18. This tension becomes visible during periods of instability. Under fear, humiliation, rapid social change, or prolonged uncertainty, people often seek convictions capable of restoring continuity quickly. A movement, a nation, a faith, an ideology, or a leader may then appear not merely persuasive, but necessary for preserving coherence against conditions that no longer seem bearable without certainty.
19. Under such circumstances, plurality may begin appearing less as a condition of civic life than as an obstacle to stability itself. Disagreement becomes associated with fragmentation; hesitation with weakness; ambiguity with danger. What once appeared compatible with coexistence may begin appearing incompatible with order, belonging, or survival.
20. Yet even under those conditions, convictions do not become complete. Contradictions continue appearing within every system of certainty because human experience exceeds the structures through which people attempt to hold experience together. A person may defend convictions publicly while remaining inwardly confronted by experiences that resist full reconciliation with them.

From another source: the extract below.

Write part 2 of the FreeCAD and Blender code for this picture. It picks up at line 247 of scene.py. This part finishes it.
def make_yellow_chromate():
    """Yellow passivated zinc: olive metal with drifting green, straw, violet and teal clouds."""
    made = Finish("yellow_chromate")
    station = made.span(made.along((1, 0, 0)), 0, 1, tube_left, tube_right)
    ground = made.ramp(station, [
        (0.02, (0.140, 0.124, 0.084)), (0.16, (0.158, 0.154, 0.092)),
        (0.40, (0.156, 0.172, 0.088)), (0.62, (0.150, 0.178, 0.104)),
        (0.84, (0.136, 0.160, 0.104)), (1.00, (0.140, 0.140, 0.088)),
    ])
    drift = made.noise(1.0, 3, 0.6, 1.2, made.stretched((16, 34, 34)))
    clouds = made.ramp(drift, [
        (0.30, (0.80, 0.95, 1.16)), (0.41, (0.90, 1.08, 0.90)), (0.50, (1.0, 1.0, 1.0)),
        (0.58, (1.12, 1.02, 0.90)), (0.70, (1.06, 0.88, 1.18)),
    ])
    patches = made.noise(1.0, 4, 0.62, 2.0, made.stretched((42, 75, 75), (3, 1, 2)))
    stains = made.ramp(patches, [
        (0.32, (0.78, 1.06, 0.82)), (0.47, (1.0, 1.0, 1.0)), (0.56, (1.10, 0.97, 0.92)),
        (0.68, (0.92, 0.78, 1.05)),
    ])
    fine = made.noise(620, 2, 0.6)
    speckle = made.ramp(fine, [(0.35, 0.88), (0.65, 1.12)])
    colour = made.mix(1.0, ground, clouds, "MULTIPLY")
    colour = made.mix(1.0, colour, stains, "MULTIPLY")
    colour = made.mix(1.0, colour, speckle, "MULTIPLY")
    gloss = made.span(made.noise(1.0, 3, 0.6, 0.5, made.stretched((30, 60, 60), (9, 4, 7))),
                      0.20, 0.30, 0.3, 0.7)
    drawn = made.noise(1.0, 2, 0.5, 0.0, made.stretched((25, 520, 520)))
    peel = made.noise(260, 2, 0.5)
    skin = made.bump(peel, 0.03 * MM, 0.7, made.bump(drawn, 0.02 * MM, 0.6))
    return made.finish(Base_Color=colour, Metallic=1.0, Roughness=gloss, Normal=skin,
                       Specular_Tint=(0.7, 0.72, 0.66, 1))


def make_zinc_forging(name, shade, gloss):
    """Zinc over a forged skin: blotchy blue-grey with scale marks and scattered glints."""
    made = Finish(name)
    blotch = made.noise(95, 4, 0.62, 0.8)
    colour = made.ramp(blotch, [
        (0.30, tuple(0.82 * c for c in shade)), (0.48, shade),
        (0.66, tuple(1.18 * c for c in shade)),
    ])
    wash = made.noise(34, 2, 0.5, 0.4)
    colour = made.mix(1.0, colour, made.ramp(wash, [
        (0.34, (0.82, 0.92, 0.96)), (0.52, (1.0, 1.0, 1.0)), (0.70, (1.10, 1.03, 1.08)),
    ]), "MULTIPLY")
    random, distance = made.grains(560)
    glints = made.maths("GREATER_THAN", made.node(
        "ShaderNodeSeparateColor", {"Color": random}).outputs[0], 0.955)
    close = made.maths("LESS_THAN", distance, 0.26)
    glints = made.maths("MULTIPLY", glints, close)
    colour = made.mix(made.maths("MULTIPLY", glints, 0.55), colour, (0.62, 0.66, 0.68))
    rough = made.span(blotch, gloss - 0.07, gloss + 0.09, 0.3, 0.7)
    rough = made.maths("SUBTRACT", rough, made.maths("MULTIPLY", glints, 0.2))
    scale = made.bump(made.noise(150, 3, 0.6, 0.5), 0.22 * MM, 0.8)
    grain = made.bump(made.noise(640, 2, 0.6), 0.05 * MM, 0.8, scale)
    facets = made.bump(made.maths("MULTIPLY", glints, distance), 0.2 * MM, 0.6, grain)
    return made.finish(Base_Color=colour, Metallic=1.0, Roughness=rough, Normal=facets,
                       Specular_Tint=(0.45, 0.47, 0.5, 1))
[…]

21. Convictions can preserve and disrupt human relations at the same time. They allow people to sacrifice, endure, remain faithful, and act decisively under uncertainty. Yet they may also separate human beings before they have encountered one another outside inherited loyalties, beliefs, or fears. The same convictions capable of sustaining responsibility may also prevent people from perceiving one another except through the boundaries conviction has already established.
22. Convictions do not disappear because people cannot live long without believing that certain things must be defended, preserved, or remained faithful to despite uncertainty. Under those conditions, conviction may permit courage, sacrifice, or endurance where fear alone would otherwise prevail. Yet the same convictions may also separate human beings before they have fully encountered one another outside inherited loyalties, beliefs, or fears.